Kaan Selçuk, kâtip (2025)
for flute, bass clarinet, percussion, piano, violin, violoncello, live electronics and makeshift instruments 9’
The main material of the work is built upon Olivier Messiaen’s Thème de Dieu [Theme of God]. This theme appears throughout the piece in various transformations. Its continuous metamorphosis—like a random mutation—questions the notion of God as the ultimate and perfect being. Makeshift instruments, the notebook, and the pen constantly remind us, through the sounds they produce, that these reflections on God reach us via mythological and written culture. Although the sections share various connections, they do not resolve linearly into each other. Here, musical ideas and sectıons do not represent themselves directly, but rather serve as compressed representations of the larger musical (or extra-musical) concepts to which they belong.

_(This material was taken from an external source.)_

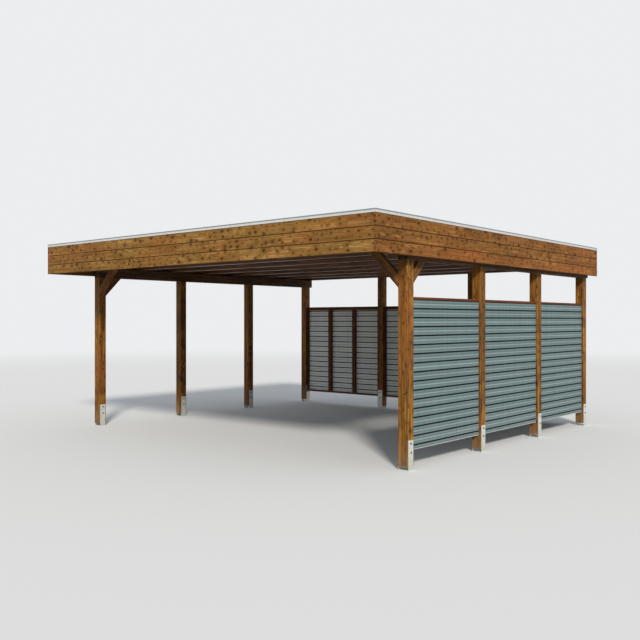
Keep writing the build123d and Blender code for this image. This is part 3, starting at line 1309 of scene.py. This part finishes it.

Niklas Seidl, after after (2010)
for melodica, piccolo flute, bass clarinet, violin, violoncello
The piece deals with two ideas of making music that interact with each other during the piece. The bass clarinet and violin perform a fine network of specially selected short and soft sounds, whereas the melodica and the piccolo insist on a single note most of the time. These simple oppositions present two intensities: the texture of sounds on the border to silence as an intellectual reflection and the strength of a simple tone that gets its tension only by its high energy and repetition.
The word after is an interesting term, because it separates time – maybe randomly – in two sections. There must have been a before and possibly an action in between. The piece is mirrored in the middle, but in a distorted manor. The first part takes place after something has already happenend, so the second part tries to find the after after the after.